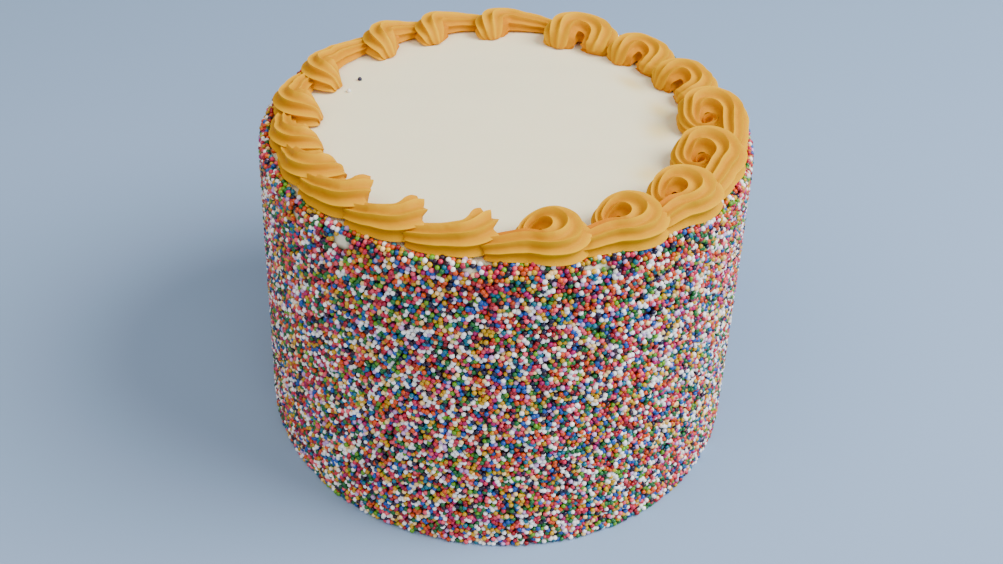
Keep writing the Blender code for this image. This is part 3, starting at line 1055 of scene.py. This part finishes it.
class CAKE_OT_stage(bpy.types.Operator):
    """Makes the floor, the lights and the camera"""

    bl_idname = "cake.stage"
    bl_label = "Stage"

    def execute(self, context):
        bpy.ops.mesh.primitive_grid_add(
            x_subdivisions=FLOOR_CELLS, y_subdivisions=FLOOR_CELLS, size=FLOOR_SIZE
        )
        floor = context.object
        floor.name = "floor"
        floor.data.materials.append(matt_card("floor_card", FLOOR_COLOUR))
        for light in LIGHTS:
            area_light(*light)
        world = context.scene.world or bpy.data.worlds.new("room")
        context.scene.world = world
        world.use_nodes = True
        back = world.node_tree.nodes["Background"]
        back.inputs["Color"].default_value = (*linear(ROOM_COLOUR), 1.0)
        back.inputs["Strength"].default_value = ROOM_STRENGTH
        make_camera()
        return {"FINISHED"}


# The panel and the start


class CAKE_PT_panel(bpy.types.Panel):
    """Lists the cake's sizes and the pieces that it is made of"""

    bl_idname = "CAKE_PT_panel"
    bl_label = "Confetti Cake"
    bl_space_type = "VIEW_3D"
    bl_region_type = "UI"
    bl_category = "Cake"

    def draw(self, context):
        for settings in (context.scene.cake_icing, context.scene.cake_nonpareils, context.scene.cake_piping):
            box = self.layout.box()
            for name in settings.__annotations__:
                box.prop(settings, name)
        for operator in OPERATORS:
            self.layout.operator(operator.bl_idname)


OPERATORS = (CAKE_OT_icing, CAKE_OT_nonpareils, CAKE_OT_swirls, CAKE_OT_stage)
CLASSES = (IcingSettings, NonpareilSettings, PipingSettings, *OPERATORS, CAKE_PT_panel)


def register():
    for each in CLASSES:
        bpy.utils.register_class(each)
    bpy.types.Scene.cake_icing = PointerProperty(type=IcingSettings)
    bpy.types.Scene.cake_nonpareils = PointerProperty(type=NonpareilSettings)
    bpy.types.Scene.cake_piping = PointerProperty(type=PipingSettings)


def unregister():
    del bpy.types.Scene.cake_piping
    del bpy.types.Scene.cake_nonpareils
    del bpy.types.Scene.cake_icing
    for each in reversed(CLASSES):
        bpy.utils.unregister_class(each)


def main():
    register()
    bpy.ops.cake.stage()
    bpy.ops.cake.icing()
    bpy.ops.cake.nonpareils()
    bpy.ops.cake.swirls()


if __name__ == "__main__":
    main()
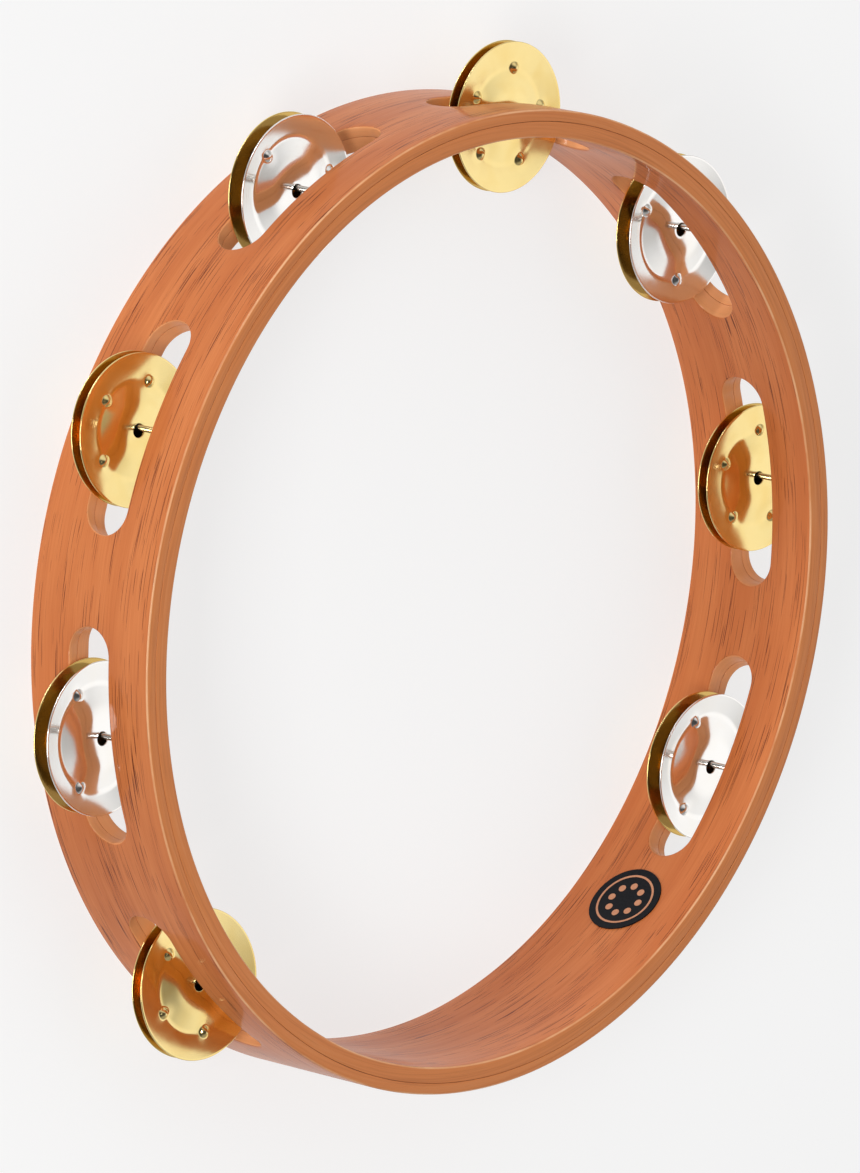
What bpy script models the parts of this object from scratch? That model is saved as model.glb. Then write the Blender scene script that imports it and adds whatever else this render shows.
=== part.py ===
"""Tambourine: a laminated wooden hoop with eight pairs of jingles on steel pins.

It lies flat on its back rim: +Z is the hoop's axis and points to the front rim, and the hand-hold,
the stretch of hoop with no jingles, is towards -Y. The origin is under the middle of the whole
object's box, on the surface that it rests on. Everything is in metres.
"""

import math

import bmesh
import bpy

MM = 0.001
CLEARANCE = 0.3 * MM

# The hoop: two thick plies of bent wood, glued face to face.
HOOP_RADIUS = 127.0 * MM
HOOP_WALL = 7.2 * MM
HOOP_DEPTH = 41.0 * MM
HOOP_CENTRE_Y = -4.5 * MM
HOOP_STEPS = 96
INNER_PLY = 4.2 * MM
EDGE_CHAMFER = 0.6 * MM

# The jingle slots, cut straight through the wall.
PAIRS = 8
PAIR_SPACING = math.radians(36.5)
SLOT_LENGTH = 57.0 * MM
SLOT_WIDTH = 13.6 * MM
SLOT_END_SEGMENTS = 6
CUT_THROUGH = 20.0 * MM

# The pins: driven in from the back rim, and hidden from the front.
PIN_CIRCLE_RADIUS = 123.4 * MM
PIN_RADIUS = 0.8 * MM
PIN_BOTTOM = 0.5 * MM
PIN_TOP = 36.5 * MM
PIN_SIDES = 16
PIN_HOLE_CLEARANCE = 0.1 * MM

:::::

*Written exercise:*
Copy out every entry again, exactly as it was given.

*Correct answer:*
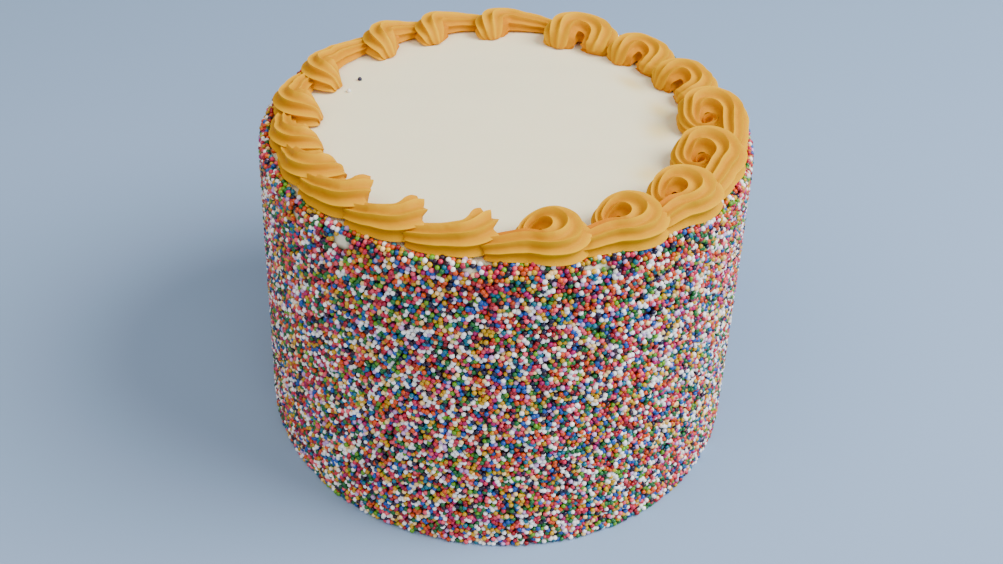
Keep writing the Blender code for this image. This is part 3, starting at line 1055 of scene.py. This part finishes it.
class CAKE_OT_stage(bpy.types.Operator):
    """Makes the floor, the lights and the camera"""

    bl_idname = "cake.stage"
    bl_label = "Stage"

    def execute(self, context):
        bpy.ops.mesh.primitive_grid_add(
            x_subdivisions=FLOOR_CELLS, y_subdivisions=FLOOR_CELLS, size=FLOOR_SIZE
        )
        floor = context.object
        floor.name = "floor"
        floor.data.materials.append(matt_card("floor_card", FLOOR_COLOUR))
        for light in LIGHTS:
            area_light(*light)
        world = context.scene.world or bpy.data.worlds.new("room")
        context.scene.world = world
        world.use_nodes = True
        back = world.node_tree.nodes["Background"]
        back.inputs["Color"].default_value = (*linear(ROOM_COLOUR), 1.0)
        back.inputs["Strength"].default_value = ROOM_STRENGTH
        make_camera()
        return {"FINISHED"}


# The panel and the start


class CAKE_PT_panel(bpy.types.Panel):
    """Lists the cake's sizes and the pieces that it is made of"""

    bl_idname = "CAKE_PT_panel"
    bl_label = "Confetti Cake"
    bl_space_type = "VIEW_3D"
    bl_region_type = "UI"
    bl_category = "Cake"

    def draw(self, context):
        for settings in (context.scene.cake_icing, context.scene.cake_nonpareils, context.scene.cake_piping):
            box = self.layout.box()
            for name in settings.__annotations__:
                box.prop(settings, name)
        for operator in OPERATORS:
            self.layout.operator(operator.bl_idname)


OPERATORS = (CAKE_OT_icing, CAKE_OT_nonpareils, CAKE_OT_swirls, CAKE_OT_stage)
CLASSES = (IcingSettings, NonpareilSettings, PipingSettings, *OPERATORS, CAKE_PT_panel)


def register():
    for each in CLASSES:
        bpy.utils.register_class(each)
    bpy.types.Scene.cake_icing = PointerProperty(type=IcingSettings)
    bpy.types.Scene.cake_nonpareils = PointerProperty(type=NonpareilSettings)
    bpy.types.Scene.cake_piping = PointerProperty(type=PipingSettings)


def unregister():
    del bpy.types.Scene.cake_piping
    del bpy.types.Scene.cake_nonpareils
    del bpy.types.Scene.cake_icing
    for each in reversed(CLASSES):
        bpy.utils.unregister_class(each)


def main():
    register()
    bpy.ops.cake.stage()
    bpy.ops.cake.icing()
    bpy.ops.cake.nonpareils()
    bpy.ops.cake.swirls()


if __name__ == "__main__":
    main()
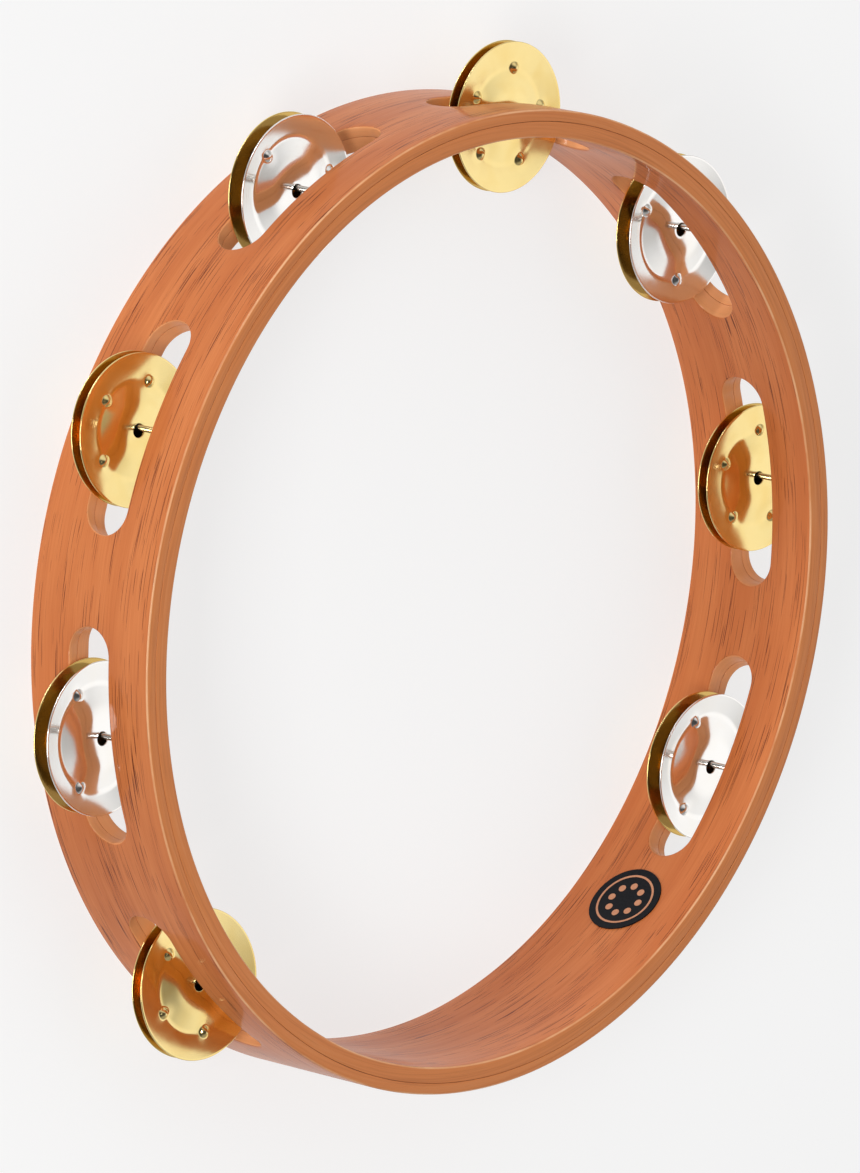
What bpy script models the parts of this object from scratch? That model is saved as model.glb. Then write the Blender scene script that imports it and adds whatever else this render shows.
=== part.py ===
"""Tambourine: a laminated wooden hoop with eight pairs of jingles on steel pins.

It lies flat on its back rim: +Z is the hoop's axis and points to the front rim, and the hand-hold,
the stretch of hoop with no jingles, is towards -Y. The origin is under the middle of the whole
object's box, on the surface that it rests on. Everything is in metres.
"""

import math

import bmesh
import bpy

MM = 0.001
CLEARANCE = 0.3 * MM

# The hoop: two thick plies of bent wood, glued face to face.
HOOP_RADIUS = 127.0 * MM
HOOP_WALL = 7.2 * MM
HOOP_DEPTH = 41.0 * MM
HOOP_CENTRE_Y = -4.5 * MM
HOOP_STEPS = 96
INNER_PLY = 4.2 * MM
EDGE_CHAMFER = 0.6 * MM

# The jingle slots, cut straight through the wall.
PAIRS = 8
PAIR_SPACING = math.radians(36.5)
SLOT_LENGTH = 57.0 * MM
SLOT_WIDTH = 13.6 * MM
SLOT_END_SEGMENTS = 6
CUT_THROUGH = 20.0 * MM

# The pins: driven in from the back rim, and hidden from the front.
PIN_CIRCLE_RADIUS = 123.4 * MM
PIN_RADIUS = 0.8 * MM
PIN_BOTTOM = 0.5 * MM
PIN_TOP = 36.5 * MM
PIN_SIDES = 16
PIN_HOLE_CLEARANCE = 0.1 * MM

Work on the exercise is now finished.